>>>

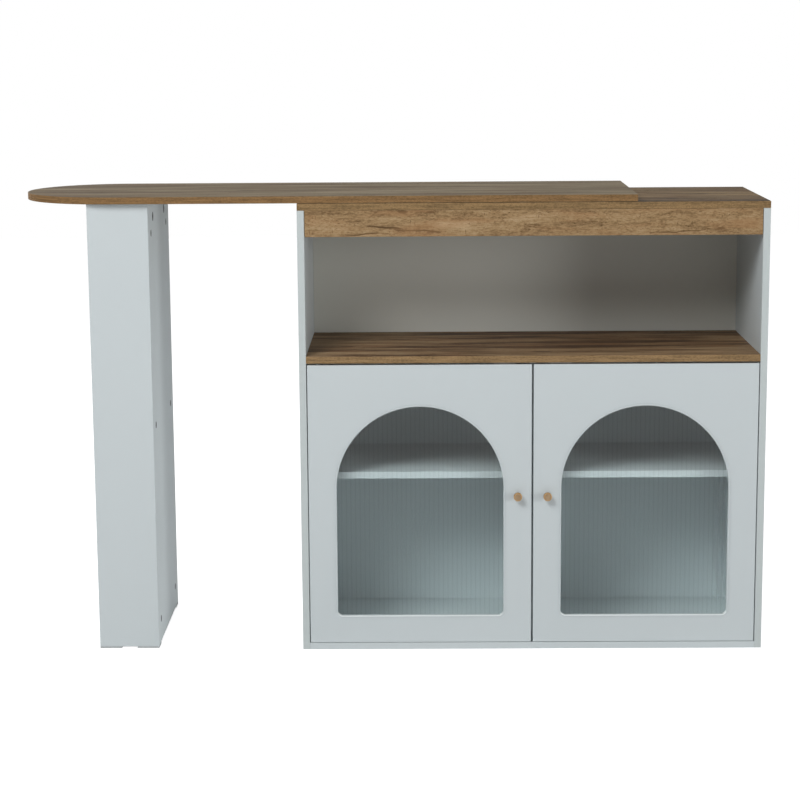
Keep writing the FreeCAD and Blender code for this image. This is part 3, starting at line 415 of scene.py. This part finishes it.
oak("front_apron", LOOKS_FRONT,
    colours=[(0.150, 0.087, 0.040), (0.320, 0.207, 0.101), (0.430, 0.302, 0.170)],
    band=(0.225, 0.138, 0.064), figure=SHORT_FIGURE, pores=(0.0080, 0.0024, 0.46),
    knots=[(-0.277, 0.9565, 0.0036), (-0.218, 0.9560, 0.0024), (0.395, 0.918, 0.0026)],
    veins=[(-0.315, 0.9235, 0.055, 0.0028, -0.09, 0.45), (-0.245, 0.9155, 0.065, 0.0024, -0.03, 0.40),
           (-0.360, 0.9105, 0.060, 0.0022, 0.02, 0.40), (0.310, 0.9115, 0.080, 0.0022, 0.04, 0.35),
           (-0.170, 0.9300, 0.060, 0.0120, 0.00, -0.32), (-0.020, 0.9400, 0.050, 0.0100, 0.03, -0.20)],
    splits=0.62, rings=0.02, gloss=0.6)
oak("counter_shelf", LOOKS_UP,
    colours=[(0.085, 0.046, 0.024), (0.255, 0.160, 0.084), (0.385, 0.262, 0.148)],
    band=(0.265, 0.170, 0.082), figure=LONG_FIGURE, pores=(0.014, 0.0040, 0.35),
    knots=[(0.02, -0.145, 0.008), (-0.40, -0.06, 0.005), (0.30, 0.02, 0.006)], seed=3.0)
oak("cabinet_top", LOOKS_UP,
    colours=[(0.040, 0.025, 0.013), (0.145, 0.094, 0.045), (0.245, 0.170, 0.088)],
    band=(0.245, 0.156, 0.072), figure=LONG_FIGURE, pores=(0.014, 0.0040, 0.30),
    knots=[(0.37, 0.00, 0.008), (0.30, -0.12, 0.004)], gloss=0.72, seed=6.4)
# The table board gets painted light: its top is made lighter towards the right.
oak("table_board", LOOKS_UP,
    colours=[(0.114, 0.082, 0.049), (0.172, 0.130, 0.077), (0.242, 0.197, 0.130)],
    band=(0.225, 0.130, 0.055), figure=LONG_FIGURE, pores=(0.014, 0.0040, 0.28),
    knots=[(-0.62, -0.03, 0.008), (-0.15, 0.08, 0.006), (0.08, -0.10, 0.005)],
    gloss=0.72, seed=9.0, painted_lightening=0.34)

# ------------------------------------------------------------ reeded glass
# A 5 mm pane behind each door frame, with round upright reeds on its front. The glass has the
# slight grey-green of float glass and lets the lamps through to the shelves.

REED_SPACING = 0.010
SHADOW_TINT = (0.86, 0.90, 0.895)
# Painted shade: the darker tint painted along the valleys between the reeds.
PAINTED_VALLEY_SHADE = (0.58, 0.63, 0.63)

for side in ("left", "right"):
    low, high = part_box(f"{side}_door_glass")
    glass = Finish(f"reeded_glass_{side}", Transmission_Weight=1.0, IOR=1.3, Specular_IOR_Level=0.1)
    from_middle = glass.along()[0] - (low.x + high.x) / 2
    # Painted shade: 0 along the valleys between the reeds and 1 on the reeds, so the valleys get dark
    # painted lines.
    off_painted_valley = (from_middle / REED_SPACING).fold(0.5).between(0.0, 0.16)
    tint = glass.mix((0.87, 0.910, 0.912), (0.84, 0.885, 0.887), glass.spots(6.0, 2.0))
    tint = glass.mix(PAINTED_VALLEY_SHADE, tint, 0.66 + off_painted_valley * 0.34)
    glass.set(Base_Color=tint, Roughness=glass.spots(30.0, 3.0) * 0.04 + 0.08)
    path = glass.add("ShaderNodeLightPath")
    open_way = glass.add("ShaderNodeBsdfTransparent", {}, {"Color": SHADOW_TINT})
    passed = glass.add("ShaderNodeMixShader", {}, {
        0: path.outputs["Is Shadow Ray"], 1: glass.body.outputs[0], 2: open_way.outputs[0]})
    glass.feed(glass.output, "Surface", passed.outputs[0])
    wear(f"{side}_door_glass", glass)

# ------------------------------------------------------------ knobs
# Turned brass knobs with a flat brushed face, a small round-over and a narrow neck, each held by one
# screw from behind the door.

RIM_START, RIM_FULL = 0.0068, 0.0082

for side in ("left", "right"):
    low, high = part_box(f"{side}_door_knob")
    brass = Finish(f"brushed_brass_{side}", Metallic=0.85)
    x, _, z = brass.along()
    out_x, out_z = x - (low.x + high.x) / 2, z - (low.z + high.z) / 2
    rim = ((out_x * out_x + out_z * out_z) ** 0.5).between(RIM_START, RIM_FULL)
    brushed = brass.spots(900.0, 3.0, stretch=(1.0, 4.0, 0.25))
    tarnish = brass.spots(160.0, 4.0).between(0.35, 0.7)
    face = brass.mix((0.290, 0.205, 0.124), (0.225, 0.150, 0.085), tarnish)
    brass.set(Base_Color=brass.mix(face, (0.40, 0.245, 0.105), rim), Roughness=0.42 + brushed * 0.16)
    brass.bump(brushed, 0.00003)
    wear(f"{side}_door_knob", brass)

# ------------------------------------------------------------ hinges and fixings
# Pressed, nickel-plated hinges, zinc-plated screws and bolts, dull die-cast cam locks, beech pegs,
# moulded catches, clips and glides, and grey felt under the leg.

FINE_RELIEF = 0.00003


def metal(name, bright, worn, roughness, metallic=1.0):
    plate = Finish(name, Metallic=metallic)
    cloud = plate.spots(300.0, 4.0, rough=0.6)
    drawn = plate.spots(900.0, 2.0, stretch=(1.0, 1.0, 0.2))
    plate.set(Base_Color=plate.mix(bright, worn, cloud.between(0.4, 0.75)),
              Roughness=roughness + drawn * 0.16)
    plate.bump(drawn * 0.6 + cloud * 0.4, FINE_RELIEF)
    return plate


def moulded(name, colour, roughness):
    plastic = Finish(name)
    cloud = plastic.spots(90.0, 3.0)
    plastic.set(Base_Color=plastic.mix(colour, shade(colour, 0.9), cloud),
                Roughness=roughness + cloud * 0.1)
    plastic.bump(plastic.spots(1400.0, 2.0), FINE_RELIEF)
    return plastic


peg_wood = Finish("beech_peg")
flutes = peg_wood.spots(400.0, 3.0, stretch=(0.2, 1.0, 1.0))
peg_wood.set(Base_Color=peg_wood.mix((0.60, 0.42, 0.25), (0.46, 0.30, 0.17), flutes.between(0.35, 0.7)),
             Roughness=0.7 + flutes * 0.1)
peg_wood.bump(flutes, 0.0002)

felt = Finish("pressed_felt", Sheen_Weight=0.4, Roughness=0.95)
fibre = felt.spots(1100.0, 5.0, rough=0.7)
felt.set(Base_Color=felt.mix((0.40, 0.42, 0.42), (0.62, 0.65, 0.65), fibre.between(0.35, 0.7)))
felt.bump(fibre, 0.0006)

finish_of_slot = {
    "nickel_steel": metal("nickel_plate", (0.62, 0.60, 0.56), (0.48, 0.46, 0.43), 0.22),
    "zinc_steel": metal("bright_zinc", (0.64, 0.66, 0.68), (0.50, 0.52, 0.54), 0.28),
    "zinc_cast": metal("die_cast_zinc", (0.040, 0.042, 0.042), (0.022, 0.023, 0.024), 0.6,
                       metallic=0.2),
    "white_plastic": moulded("catch_plastic", (0.80, 0.80, 0.78), 0.4),
    "clear_plastic": moulded("clip_plastic", (0.72, 0.74, 0.74), 0.25),
    "nylon": moulded("natural_nylon", (0.82, 0.80, 0.74), 0.45),
    "beech": peg_wood,
    "felt": felt}
for subpart in frame["record"]["subparts"]:
    if subpart["material_slot"] in finish_of_slot:
        wear(subpart["node"], finish_of_slot[subpart["material_slot"]])
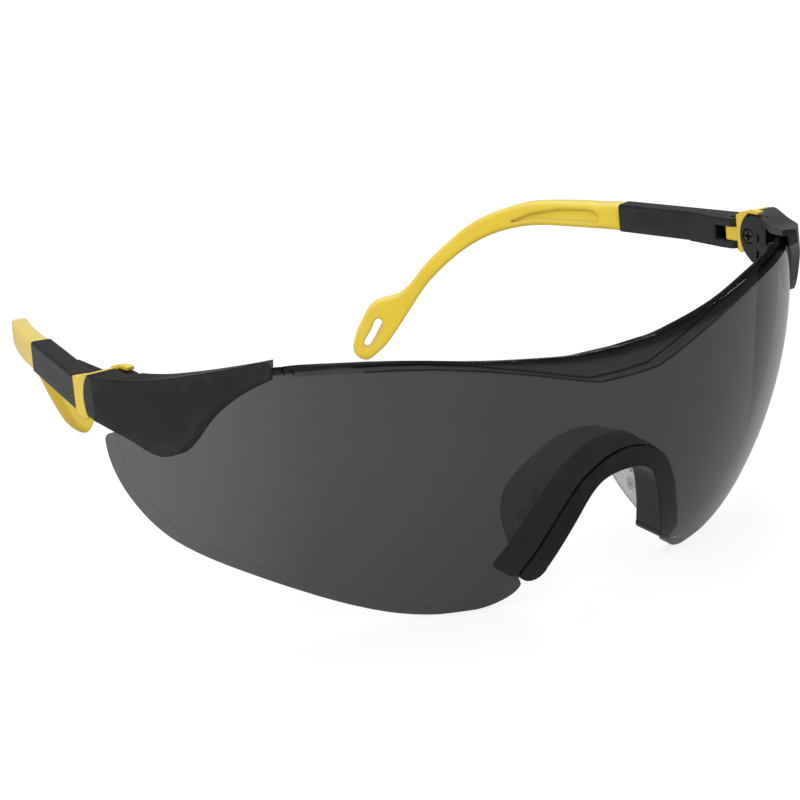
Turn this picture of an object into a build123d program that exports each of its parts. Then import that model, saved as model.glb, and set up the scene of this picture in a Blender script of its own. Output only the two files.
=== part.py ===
from build123d import *
import os
from math import cos, hypot, radians, sin, sqrt

# Shield spectacles with a spherical one-piece lens, tilting and folding temples of adjustable
# length, and a soft nose saddle. They stand on a table, z = 0, on the lower lens edge and the
# temple tips. +Z is up, the shield faces -Y and the temples run towards +Y. The "right" pieces
# lie at +X, on the right as seen from the front; the "left" ones are their mirror images.
# Side and front view points count y from the shield's front pole and z from its sphere centre.

os.makedirs("parts", exist_ok=True)

# ---------------------------------------------------------------- driving dimensions (mm)
ORG_Y = -67.53           # front pole of the shield sphere
ORG_Z = 38.92            # height of the shield sphere's centre above the table

LENS_R = 81.0            # outer radius of the spherical shield
LENS_T = 2.2             # shield wall
SHELL_T = 1.9            # how far the side brackets stand proud of the shield
SHIELD_FIT = 0.08        # gap between shield and bracket, shield and nose bridge
CENTRE = (0, ORG_Y + LENS_R, ORG_Z)
CLEAR_X = 90.0           # beyond everything sideways, for cuts right across

PIVOT_Y, PIVOT_Z = 44.6, 2.0  # tilt pivot of the temple, side view
CHEEK_X = 68.3                # inner face of the cheek plate
CHEEK_T = 1.6
CHEEK_OUTER_X = CHEEK_X + CHEEK_T
CHEEK_R, SHELL_REAR_R = 5.3, 5.8      # rear roundings of cheek plate and bracket
DISC_X, DISC_T, DISC_R = 70.0, 2.0, 2.7  # tilt disc between cheek plate and bracket
BOSS_R, BOSS_FIT = 1.3, 0.06          # pivot boss for the disc
TILT_LIMIT = 8.0                      # degrees either way
BAY_Y = 40.75                         # front of the bay for the cheek plate

PEG_Y, PEG_Z = 36.5, 2.0              # bracket peg that locks the shield
PEG_R, PEG_FIT = 1.05, 0.1

SCREW_Y, SCREW_Z = 47.6, 1.8
SCREW_R, SCREW_HEAD_R, SCREW_HEAD_H = 0.8, 1.4, 0.9
SCREW_TIP_X = 74.55

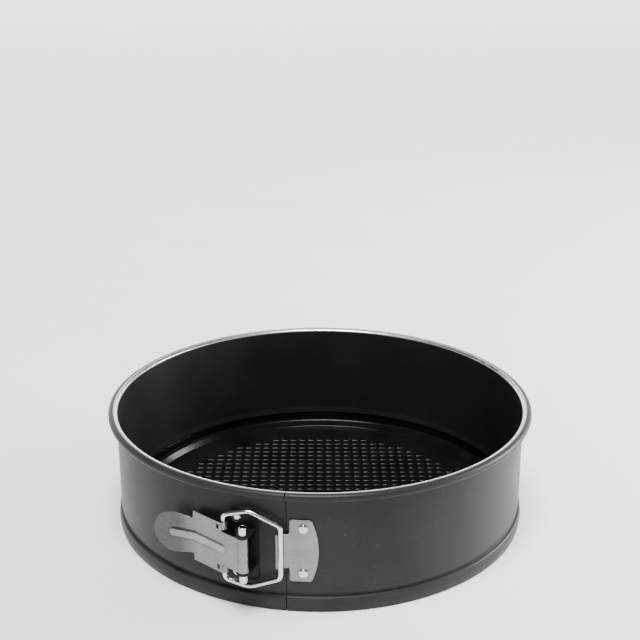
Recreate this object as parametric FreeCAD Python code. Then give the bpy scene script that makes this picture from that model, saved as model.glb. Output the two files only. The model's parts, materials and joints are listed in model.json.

<<<

Exactly the lines from the one holding "Turn this picture" through the one holding "SCREW_TIP_X = 74.55" should be printed, ends included.

** Result **
Turn this picture of an object into a build123d program that exports each of its parts. Then import that model, saved as model.glb, and set up the scene of this picture in a Blender script of its own. Output only the two files.
=== part.py ===
from build123d import *
import os
from math import cos, hypot, radians, sin, sqrt

# Shield spectacles with a spherical one-piece lens, tilting and folding temples of adjustable
# length, and a soft nose saddle. They stand on a table, z = 0, on the lower lens edge and the
# temple tips. +Z is up, the shield faces -Y and the temples run towards +Y. The "right" pieces
# lie at +X, on the right as seen from the front; the "left" ones are their mirror images.
# Side and front view points count y from the shield's front pole and z from its sphere centre.

os.makedirs("parts", exist_ok=True)

# ---------------------------------------------------------------- driving dimensions (mm)
ORG_Y = -67.53           # front pole of the shield sphere
ORG_Z = 38.92            # height of the shield sphere's centre above the table

LENS_R = 81.0            # outer radius of the spherical shield
LENS_T = 2.2             # shield wall
SHELL_T = 1.9            # how far the side brackets stand proud of the shield
SHIELD_FIT = 0.08        # gap between shield and bracket, shield and nose bridge
CENTRE = (0, ORG_Y + LENS_R, ORG_Z)
CLEAR_X = 90.0           # beyond everything sideways, for cuts right across

PIVOT_Y, PIVOT_Z = 44.6, 2.0  # tilt pivot of the temple, side view
CHEEK_X = 68.3                # inner face of the cheek plate
CHEEK_T = 1.6
CHEEK_OUTER_X = CHEEK_X + CHEEK_T
CHEEK_R, SHELL_REAR_R = 5.3, 5.8      # rear roundings of cheek plate and bracket
DISC_X, DISC_T, DISC_R = 70.0, 2.0, 2.7  # tilt disc between cheek plate and bracket
BOSS_R, BOSS_FIT = 1.3, 0.06          # pivot boss for the disc
TILT_LIMIT = 8.0                      # degrees either way
BAY_Y = 40.75                         # front of the bay for the cheek plate

PEG_Y, PEG_Z = 36.5, 2.0              # bracket peg that locks the shield
PEG_R, PEG_FIT = 1.05, 0.1

SCREW_Y, SCREW_Z = 47.6, 1.8
SCREW_R, SCREW_HEAD_R, SCREW_HEAD_H = 0.8, 1.4, 0.9
SCREW_TIP_X = 74.55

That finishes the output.